Feedback Effectiveness for Motor Performance

Not all feedback is equally helpful. How, when, and how often you deliver feedback can either accelerate learning or accidentally hold it back.

Factors Influencing Feedback Effectiveness

Three main factors shape how effective feedback will be:

  • Stage of learning: Novice learners generally benefit from more frequent and detailed feedback. Experienced learners tend to perform better with less frequent, more summarized feedback that lets them self-evaluate.
  • Task complexity: Simple tasks and complex tasks respond differently to feedback timing and detail (more on this below).
  • Individual differences: Learners vary in their preferences, processing speed, and ability to use different types of feedback.

Strategies for Optimizing Feedback Effectiveness

Several evidence-based strategies help prevent feedback dependency while still supporting learning:

  1. Bandwidth feedback is provided only when performance falls outside a predetermined acceptable range. If you're within the bandwidth, you get no feedback. This promotes self-evaluation because the learner must judge their own performance on "no feedback" trials.

  2. Faded feedback gradually reduces the frequency or detail of extrinsic feedback over time. Early in practice, feedback might come after every trial. As the learner improves, it shifts to every third or fifth trial.
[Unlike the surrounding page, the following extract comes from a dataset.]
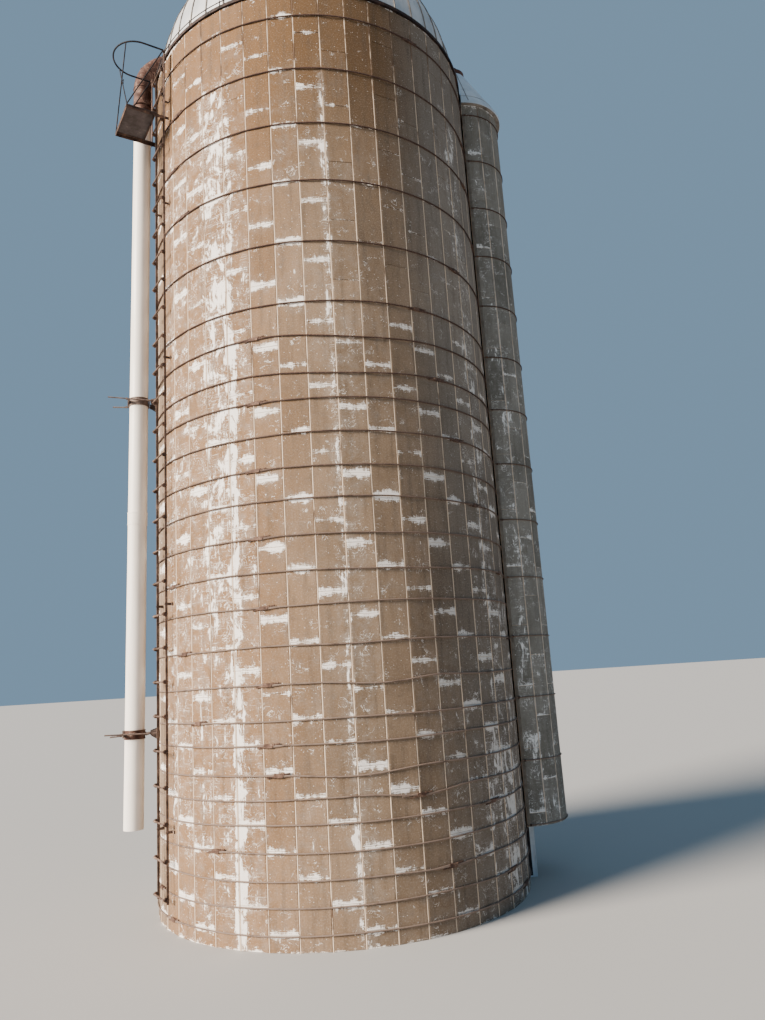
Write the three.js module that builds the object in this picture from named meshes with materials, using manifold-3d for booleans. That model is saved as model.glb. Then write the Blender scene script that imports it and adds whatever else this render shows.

This facilitates the transition from external guidance to self-regulation.

  3. Feedback timing also matters:

    • Immediate feedback tends to be more beneficial for simple tasks where the learner needs quick confirmation
    • Delayed feedback is often more effective for complex tasks because it gives the learner time to process intrinsic feedback before receiving external input
  4. Combining KR and KP provides a more comprehensive understanding of both the movement outcome and the movement process, which enhances overall skill acquisition.

The overarching principle: extrinsic feedback should be a temporary scaffold, not a permanent crutch. The goal is always to help the learner develop their own ability to detect and correct errors using intrinsic feedback.